Your objective:
What is needed is the run of lines from the one containing "Turn this picture" through the one containing "9), thickness: 6", echoed exactly, with both ends kept and nothing added.
--- START OF Data records ---
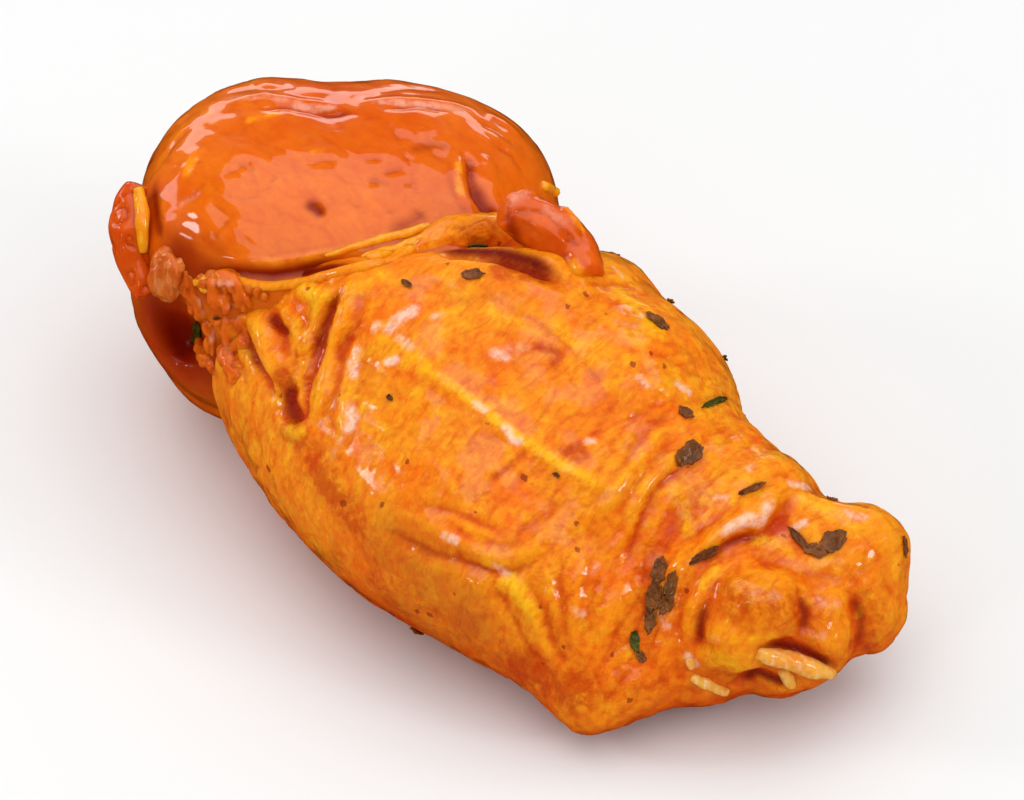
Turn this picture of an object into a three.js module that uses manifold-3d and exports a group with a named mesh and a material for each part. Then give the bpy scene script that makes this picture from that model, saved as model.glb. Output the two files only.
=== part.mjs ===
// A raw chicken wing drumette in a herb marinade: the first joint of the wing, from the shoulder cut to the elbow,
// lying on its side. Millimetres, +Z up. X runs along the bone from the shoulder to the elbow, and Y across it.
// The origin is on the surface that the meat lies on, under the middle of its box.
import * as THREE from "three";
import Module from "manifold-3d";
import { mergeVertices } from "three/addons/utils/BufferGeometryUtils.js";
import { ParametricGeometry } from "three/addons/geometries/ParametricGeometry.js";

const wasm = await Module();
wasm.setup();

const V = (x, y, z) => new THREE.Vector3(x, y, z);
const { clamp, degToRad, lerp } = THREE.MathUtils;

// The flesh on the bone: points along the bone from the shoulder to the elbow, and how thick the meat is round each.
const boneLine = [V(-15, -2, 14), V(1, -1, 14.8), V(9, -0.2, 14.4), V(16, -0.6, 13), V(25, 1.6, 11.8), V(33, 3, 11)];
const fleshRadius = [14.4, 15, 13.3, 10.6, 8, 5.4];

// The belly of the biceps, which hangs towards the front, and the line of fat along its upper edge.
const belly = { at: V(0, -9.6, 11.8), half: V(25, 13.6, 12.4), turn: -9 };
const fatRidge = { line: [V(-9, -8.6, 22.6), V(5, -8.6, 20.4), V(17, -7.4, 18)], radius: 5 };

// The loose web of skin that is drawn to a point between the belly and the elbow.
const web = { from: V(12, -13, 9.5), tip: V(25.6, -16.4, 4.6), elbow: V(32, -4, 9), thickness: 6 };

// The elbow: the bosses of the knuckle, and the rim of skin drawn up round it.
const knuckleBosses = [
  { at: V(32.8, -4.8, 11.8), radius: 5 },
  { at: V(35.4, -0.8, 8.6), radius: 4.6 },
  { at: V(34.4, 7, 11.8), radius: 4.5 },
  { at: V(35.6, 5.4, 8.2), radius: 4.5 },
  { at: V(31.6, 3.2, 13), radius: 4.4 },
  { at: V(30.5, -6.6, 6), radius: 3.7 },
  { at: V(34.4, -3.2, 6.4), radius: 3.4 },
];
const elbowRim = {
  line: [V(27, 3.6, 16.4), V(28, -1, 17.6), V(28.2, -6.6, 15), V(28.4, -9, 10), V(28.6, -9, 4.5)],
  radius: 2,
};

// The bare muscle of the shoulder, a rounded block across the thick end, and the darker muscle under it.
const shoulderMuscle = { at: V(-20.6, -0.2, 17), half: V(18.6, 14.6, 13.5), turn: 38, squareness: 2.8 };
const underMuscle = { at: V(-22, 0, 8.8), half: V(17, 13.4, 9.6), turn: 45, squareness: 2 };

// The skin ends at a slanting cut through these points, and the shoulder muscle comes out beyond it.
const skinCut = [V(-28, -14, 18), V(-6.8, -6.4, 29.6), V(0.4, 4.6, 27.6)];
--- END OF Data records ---
--- START OF Data records ---
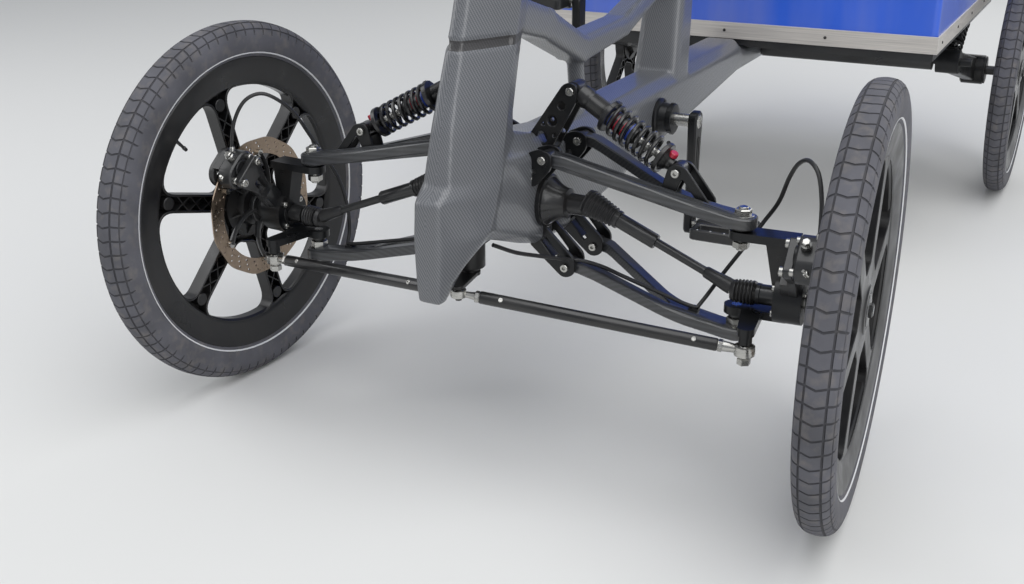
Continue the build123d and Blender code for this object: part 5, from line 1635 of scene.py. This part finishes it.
--- END OF Data records ---
--- START OF Data records ---
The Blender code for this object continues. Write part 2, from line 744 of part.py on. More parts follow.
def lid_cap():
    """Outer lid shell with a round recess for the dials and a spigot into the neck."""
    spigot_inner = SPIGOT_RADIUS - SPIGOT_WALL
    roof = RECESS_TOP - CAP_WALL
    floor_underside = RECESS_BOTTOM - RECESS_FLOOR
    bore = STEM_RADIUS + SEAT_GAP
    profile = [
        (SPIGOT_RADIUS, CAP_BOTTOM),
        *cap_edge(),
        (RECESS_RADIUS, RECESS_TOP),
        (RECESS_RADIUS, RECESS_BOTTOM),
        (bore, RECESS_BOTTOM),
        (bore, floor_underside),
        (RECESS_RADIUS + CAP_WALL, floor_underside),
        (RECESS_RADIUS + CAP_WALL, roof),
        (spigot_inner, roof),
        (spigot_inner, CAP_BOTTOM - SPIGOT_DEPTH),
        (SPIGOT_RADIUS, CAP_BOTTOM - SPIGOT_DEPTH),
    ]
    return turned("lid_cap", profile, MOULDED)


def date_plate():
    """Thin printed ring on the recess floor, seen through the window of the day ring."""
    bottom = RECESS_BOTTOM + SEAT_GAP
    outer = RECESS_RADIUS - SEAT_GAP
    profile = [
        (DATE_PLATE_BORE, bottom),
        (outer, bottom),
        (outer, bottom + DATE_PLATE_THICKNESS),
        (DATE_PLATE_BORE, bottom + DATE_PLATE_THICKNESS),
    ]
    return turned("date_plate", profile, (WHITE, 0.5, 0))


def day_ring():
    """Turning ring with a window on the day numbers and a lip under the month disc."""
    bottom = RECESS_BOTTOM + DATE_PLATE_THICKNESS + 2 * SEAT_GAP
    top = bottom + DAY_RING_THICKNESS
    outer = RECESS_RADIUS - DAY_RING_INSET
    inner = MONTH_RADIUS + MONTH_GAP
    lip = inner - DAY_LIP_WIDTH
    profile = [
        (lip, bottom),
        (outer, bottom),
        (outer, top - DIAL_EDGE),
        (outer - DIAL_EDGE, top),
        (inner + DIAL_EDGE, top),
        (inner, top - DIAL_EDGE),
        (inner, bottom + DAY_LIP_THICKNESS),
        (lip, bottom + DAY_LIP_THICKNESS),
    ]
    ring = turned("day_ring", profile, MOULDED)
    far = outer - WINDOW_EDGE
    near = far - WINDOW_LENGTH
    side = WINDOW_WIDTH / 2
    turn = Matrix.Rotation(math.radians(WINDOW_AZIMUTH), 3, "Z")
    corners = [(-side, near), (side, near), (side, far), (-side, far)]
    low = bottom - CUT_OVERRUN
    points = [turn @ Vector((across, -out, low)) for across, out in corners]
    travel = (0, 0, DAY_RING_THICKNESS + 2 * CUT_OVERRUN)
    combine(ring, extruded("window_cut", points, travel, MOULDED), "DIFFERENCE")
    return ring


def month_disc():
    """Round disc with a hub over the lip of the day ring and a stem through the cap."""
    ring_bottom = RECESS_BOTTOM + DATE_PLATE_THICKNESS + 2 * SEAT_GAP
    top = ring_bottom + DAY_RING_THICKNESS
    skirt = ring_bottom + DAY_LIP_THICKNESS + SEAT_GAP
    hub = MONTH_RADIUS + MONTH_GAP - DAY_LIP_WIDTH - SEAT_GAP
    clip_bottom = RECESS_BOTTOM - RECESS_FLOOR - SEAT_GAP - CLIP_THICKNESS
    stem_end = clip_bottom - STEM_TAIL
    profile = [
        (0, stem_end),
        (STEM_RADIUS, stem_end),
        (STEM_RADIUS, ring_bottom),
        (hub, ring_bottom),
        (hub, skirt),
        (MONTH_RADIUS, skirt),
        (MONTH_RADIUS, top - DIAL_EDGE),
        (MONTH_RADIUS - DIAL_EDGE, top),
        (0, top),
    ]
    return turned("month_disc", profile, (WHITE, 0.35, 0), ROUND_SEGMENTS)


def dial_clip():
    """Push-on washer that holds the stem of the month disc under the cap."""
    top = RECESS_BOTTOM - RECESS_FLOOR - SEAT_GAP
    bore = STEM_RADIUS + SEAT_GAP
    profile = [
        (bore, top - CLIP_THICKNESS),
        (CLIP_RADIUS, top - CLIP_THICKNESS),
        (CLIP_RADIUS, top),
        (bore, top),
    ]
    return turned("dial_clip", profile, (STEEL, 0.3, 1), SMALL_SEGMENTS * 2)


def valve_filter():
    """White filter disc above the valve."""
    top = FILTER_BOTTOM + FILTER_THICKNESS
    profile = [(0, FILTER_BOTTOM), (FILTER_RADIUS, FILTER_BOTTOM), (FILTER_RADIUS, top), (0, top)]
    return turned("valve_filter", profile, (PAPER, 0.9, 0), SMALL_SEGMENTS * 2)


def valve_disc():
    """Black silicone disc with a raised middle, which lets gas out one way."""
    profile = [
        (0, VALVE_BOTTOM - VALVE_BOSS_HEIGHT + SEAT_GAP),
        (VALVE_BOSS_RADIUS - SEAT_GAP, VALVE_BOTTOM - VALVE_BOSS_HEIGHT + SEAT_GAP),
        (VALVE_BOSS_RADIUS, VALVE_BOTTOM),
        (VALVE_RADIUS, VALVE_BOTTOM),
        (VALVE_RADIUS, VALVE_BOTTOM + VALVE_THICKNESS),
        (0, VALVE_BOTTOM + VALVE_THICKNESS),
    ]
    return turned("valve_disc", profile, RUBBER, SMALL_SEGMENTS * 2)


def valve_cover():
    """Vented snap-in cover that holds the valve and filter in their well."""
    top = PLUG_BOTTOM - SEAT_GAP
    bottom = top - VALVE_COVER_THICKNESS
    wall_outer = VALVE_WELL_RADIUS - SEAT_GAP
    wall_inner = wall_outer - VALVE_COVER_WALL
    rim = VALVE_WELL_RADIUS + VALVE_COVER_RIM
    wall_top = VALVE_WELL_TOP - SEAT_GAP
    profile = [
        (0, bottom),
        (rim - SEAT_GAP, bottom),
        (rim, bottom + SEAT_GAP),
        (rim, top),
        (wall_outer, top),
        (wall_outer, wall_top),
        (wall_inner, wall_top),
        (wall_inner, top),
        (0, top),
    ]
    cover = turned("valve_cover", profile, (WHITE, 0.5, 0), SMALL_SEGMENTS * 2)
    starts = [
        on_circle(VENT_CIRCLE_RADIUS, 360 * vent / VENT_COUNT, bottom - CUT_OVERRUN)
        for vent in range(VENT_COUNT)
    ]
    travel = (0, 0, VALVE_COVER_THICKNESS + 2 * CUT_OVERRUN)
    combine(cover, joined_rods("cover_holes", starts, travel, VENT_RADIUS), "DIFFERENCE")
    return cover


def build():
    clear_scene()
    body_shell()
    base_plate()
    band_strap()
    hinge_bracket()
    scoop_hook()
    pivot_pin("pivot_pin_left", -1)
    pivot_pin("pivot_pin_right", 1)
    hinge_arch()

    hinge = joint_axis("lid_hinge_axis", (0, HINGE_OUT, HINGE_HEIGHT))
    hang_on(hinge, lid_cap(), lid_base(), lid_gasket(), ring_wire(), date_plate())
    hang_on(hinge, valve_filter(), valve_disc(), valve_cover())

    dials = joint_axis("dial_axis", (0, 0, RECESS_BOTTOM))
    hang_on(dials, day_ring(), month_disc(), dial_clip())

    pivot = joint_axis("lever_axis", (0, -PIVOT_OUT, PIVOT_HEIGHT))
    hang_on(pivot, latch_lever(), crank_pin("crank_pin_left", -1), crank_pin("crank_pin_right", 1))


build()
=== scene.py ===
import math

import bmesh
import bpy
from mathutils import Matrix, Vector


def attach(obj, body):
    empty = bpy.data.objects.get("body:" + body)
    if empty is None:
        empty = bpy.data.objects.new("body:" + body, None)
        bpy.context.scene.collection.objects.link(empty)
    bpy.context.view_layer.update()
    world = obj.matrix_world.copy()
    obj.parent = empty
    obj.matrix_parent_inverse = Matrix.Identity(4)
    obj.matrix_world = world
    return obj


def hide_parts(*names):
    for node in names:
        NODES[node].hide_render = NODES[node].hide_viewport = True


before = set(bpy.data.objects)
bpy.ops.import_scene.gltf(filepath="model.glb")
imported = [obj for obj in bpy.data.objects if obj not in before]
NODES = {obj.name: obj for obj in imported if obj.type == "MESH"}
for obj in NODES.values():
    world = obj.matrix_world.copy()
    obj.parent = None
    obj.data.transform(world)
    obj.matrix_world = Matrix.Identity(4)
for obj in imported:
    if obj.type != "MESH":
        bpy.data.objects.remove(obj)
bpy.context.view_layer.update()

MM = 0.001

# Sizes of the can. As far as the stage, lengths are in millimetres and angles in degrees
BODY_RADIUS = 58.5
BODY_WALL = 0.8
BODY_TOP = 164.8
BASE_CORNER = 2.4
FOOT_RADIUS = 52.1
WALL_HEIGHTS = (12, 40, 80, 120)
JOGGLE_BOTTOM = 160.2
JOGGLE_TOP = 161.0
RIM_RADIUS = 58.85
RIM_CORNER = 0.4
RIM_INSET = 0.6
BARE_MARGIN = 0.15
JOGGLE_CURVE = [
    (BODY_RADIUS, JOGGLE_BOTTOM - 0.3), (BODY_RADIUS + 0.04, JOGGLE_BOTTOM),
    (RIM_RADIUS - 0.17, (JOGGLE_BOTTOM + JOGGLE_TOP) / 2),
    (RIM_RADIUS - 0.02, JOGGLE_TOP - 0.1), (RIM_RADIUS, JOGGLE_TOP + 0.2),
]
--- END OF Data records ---
Final result:
Turn this picture of an object into a three.js module that uses manifold-3d and exports a group with a named mesh and a material for each part. Then give the bpy scene script that makes this picture from that model, saved as model.glb. Output the two files only.
=== part.mjs ===
// A raw chicken wing drumette in a herb marinade: the first joint of the wing, from the shoulder cut to the elbow,
// lying on its side. Millimetres, +Z up. X runs along the bone from the shoulder to the elbow, and Y across it.
// The origin is on the surface that the meat lies on, under the middle of its box.
import * as THREE from "three";
import Module from "manifold-3d";
import { mergeVertices } from "three/addons/utils/BufferGeometryUtils.js";
import { ParametricGeometry } from "three/addons/geometries/ParametricGeometry.js";

const wasm = await Module();
wasm.setup();

const V = (x, y, z) => new THREE.Vector3(x, y, z);
const { clamp, degToRad, lerp } = THREE.MathUtils;

// The flesh on the bone: points along the bone from the shoulder to the elbow, and how thick the meat is round each.
const boneLine = [V(-15, -2, 14), V(1, -1, 14.8), V(9, -0.2, 14.4), V(16, -0.6, 13), V(25, 1.6, 11.8), V(33, 3, 11)];
const fleshRadius = [14.4, 15, 13.3, 10.6, 8, 5.4];

// The belly of the biceps, which hangs towards the front, and the line of fat along its upper edge.
const belly = { at: V(0, -9.6, 11.8), half: V(25, 13.6, 12.4), turn: -9 };
const fatRidge = { line: [V(-9, -8.6, 22.6), V(5, -8.6, 20.4), V(17, -7.4, 18)], radius: 5 };

// The loose web of skin that is drawn to a point between the belly and the elbow.
const web = { from: V(12, -13, 9.5), tip: V(25.6, -16.4, 4.6), elbow: V(32, -4, 9), thickness: 6 };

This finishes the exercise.